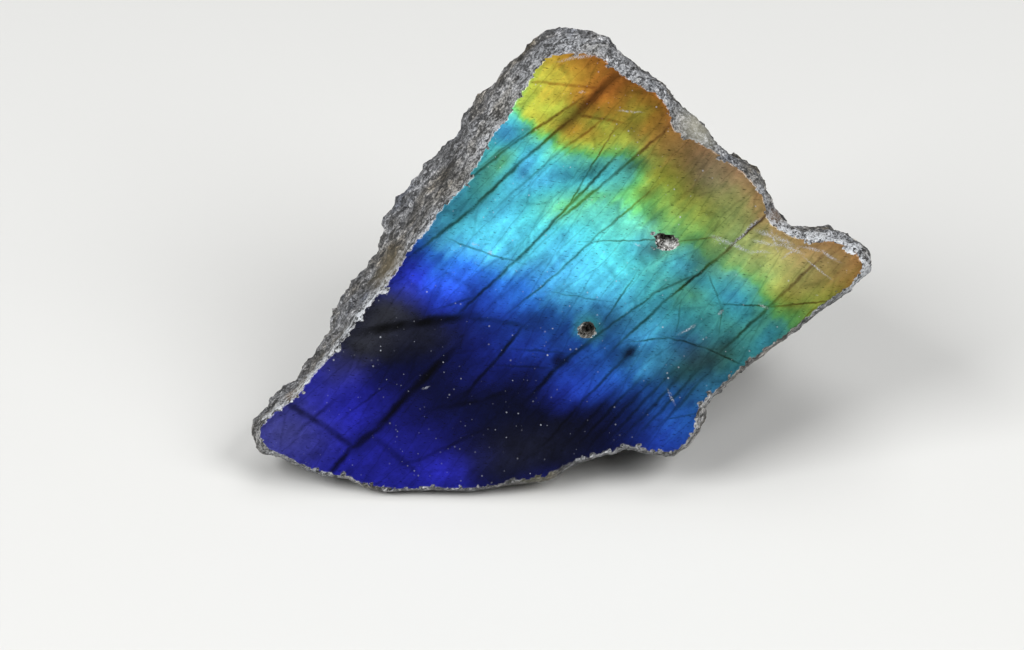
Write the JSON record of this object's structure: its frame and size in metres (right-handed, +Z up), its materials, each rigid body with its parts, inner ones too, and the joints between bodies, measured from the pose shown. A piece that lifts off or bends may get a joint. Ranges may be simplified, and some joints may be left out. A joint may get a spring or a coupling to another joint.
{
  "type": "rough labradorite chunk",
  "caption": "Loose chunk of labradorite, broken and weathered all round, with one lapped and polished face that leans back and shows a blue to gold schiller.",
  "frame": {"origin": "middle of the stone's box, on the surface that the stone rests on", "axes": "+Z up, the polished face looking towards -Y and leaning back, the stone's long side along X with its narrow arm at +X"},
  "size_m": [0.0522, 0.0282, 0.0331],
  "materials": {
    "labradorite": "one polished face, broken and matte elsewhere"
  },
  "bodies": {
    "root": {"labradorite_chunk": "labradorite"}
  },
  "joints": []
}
==
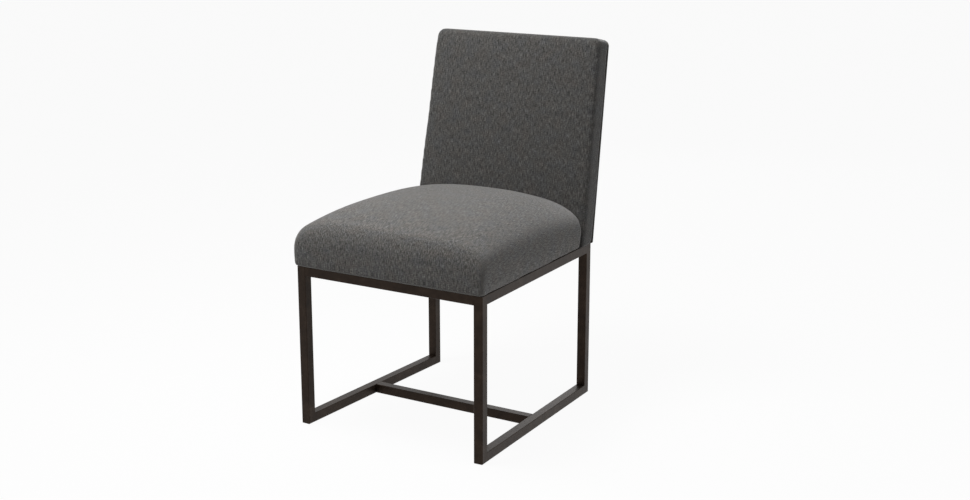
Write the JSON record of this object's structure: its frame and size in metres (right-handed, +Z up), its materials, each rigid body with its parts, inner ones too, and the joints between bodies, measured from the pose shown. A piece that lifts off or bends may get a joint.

Set task: Tell how many lines in the material above include the word "that", giving the number only.

Worked answer: 4